-- Given task --
Your task is to copy the stretch of lines in the records below that begins with the line containing "What build123d script" and ends with the line containing "# faces -Y.", exactly as written, with nothing added.

-- Supplied information --
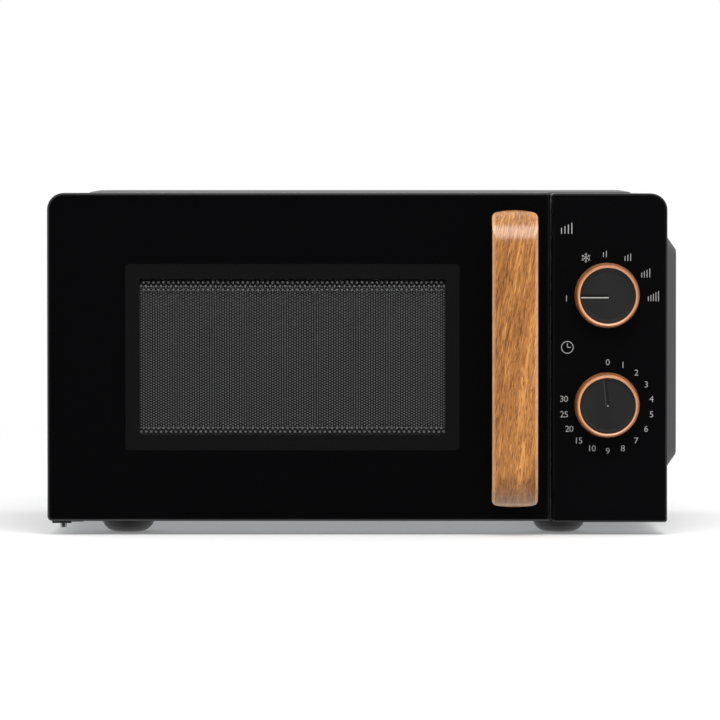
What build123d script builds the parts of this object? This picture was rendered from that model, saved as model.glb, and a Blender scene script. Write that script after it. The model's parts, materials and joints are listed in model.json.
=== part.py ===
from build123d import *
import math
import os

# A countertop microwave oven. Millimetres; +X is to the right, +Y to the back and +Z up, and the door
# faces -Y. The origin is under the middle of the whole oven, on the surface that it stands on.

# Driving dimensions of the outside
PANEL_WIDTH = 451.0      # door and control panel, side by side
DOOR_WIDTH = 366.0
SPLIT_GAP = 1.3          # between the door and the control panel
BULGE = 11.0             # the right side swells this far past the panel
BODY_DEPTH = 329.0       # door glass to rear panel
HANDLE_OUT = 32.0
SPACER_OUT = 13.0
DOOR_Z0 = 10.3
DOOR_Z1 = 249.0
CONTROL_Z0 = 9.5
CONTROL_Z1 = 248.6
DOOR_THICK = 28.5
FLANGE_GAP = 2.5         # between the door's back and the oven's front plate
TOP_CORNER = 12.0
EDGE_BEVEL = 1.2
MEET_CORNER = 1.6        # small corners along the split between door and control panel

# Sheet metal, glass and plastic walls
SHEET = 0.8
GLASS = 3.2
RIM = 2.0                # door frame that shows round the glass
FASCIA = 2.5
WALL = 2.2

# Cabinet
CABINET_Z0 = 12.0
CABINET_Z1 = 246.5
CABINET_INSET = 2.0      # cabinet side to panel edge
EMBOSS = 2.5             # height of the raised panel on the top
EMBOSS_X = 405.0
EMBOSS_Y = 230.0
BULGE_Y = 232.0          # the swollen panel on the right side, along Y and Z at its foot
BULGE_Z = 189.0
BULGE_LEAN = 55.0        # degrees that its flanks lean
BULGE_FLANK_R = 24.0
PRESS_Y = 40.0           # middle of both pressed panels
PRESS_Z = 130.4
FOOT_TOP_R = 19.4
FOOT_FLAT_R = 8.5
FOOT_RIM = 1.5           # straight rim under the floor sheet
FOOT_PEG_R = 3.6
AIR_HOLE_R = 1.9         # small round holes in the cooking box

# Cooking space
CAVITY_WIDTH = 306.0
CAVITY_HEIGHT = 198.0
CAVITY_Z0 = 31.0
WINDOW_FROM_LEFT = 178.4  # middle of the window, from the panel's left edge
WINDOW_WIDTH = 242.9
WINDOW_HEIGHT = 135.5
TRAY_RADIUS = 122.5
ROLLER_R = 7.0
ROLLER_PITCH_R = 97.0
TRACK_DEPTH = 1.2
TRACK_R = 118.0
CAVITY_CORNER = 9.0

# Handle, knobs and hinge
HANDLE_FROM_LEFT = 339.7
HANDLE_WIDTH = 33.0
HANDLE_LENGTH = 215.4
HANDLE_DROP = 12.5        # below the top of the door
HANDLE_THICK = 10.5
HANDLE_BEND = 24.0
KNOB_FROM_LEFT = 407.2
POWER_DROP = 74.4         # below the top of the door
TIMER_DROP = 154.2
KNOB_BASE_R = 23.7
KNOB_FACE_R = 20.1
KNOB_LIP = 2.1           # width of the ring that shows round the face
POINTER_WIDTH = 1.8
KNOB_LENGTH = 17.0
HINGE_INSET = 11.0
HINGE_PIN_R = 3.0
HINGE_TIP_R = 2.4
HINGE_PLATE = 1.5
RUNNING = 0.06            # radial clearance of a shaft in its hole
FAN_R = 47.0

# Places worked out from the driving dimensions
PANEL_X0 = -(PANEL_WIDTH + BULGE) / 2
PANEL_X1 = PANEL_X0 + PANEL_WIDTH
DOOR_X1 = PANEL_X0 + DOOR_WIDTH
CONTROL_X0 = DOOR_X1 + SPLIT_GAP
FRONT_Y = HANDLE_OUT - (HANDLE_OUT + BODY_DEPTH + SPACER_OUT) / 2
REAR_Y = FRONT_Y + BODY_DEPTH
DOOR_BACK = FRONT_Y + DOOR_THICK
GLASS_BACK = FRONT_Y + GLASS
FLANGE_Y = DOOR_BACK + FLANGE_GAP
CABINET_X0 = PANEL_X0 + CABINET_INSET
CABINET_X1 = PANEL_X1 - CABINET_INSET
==
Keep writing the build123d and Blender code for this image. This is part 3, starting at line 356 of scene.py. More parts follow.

-- Written solution --
What build123d script builds the parts of this object? This picture was rendered from that model, saved as model.glb, and a Blender scene script. Write that script after it. The model's parts, materials and joints are listed in model.json.
=== part.py ===
from build123d import *
import math
import os

# A countertop microwave oven. Millimetres; +X is to the right, +Y to the back and +Z up, and the door
# faces -Y. The origin is under the middle of the whole oven, on the surface that it stands on.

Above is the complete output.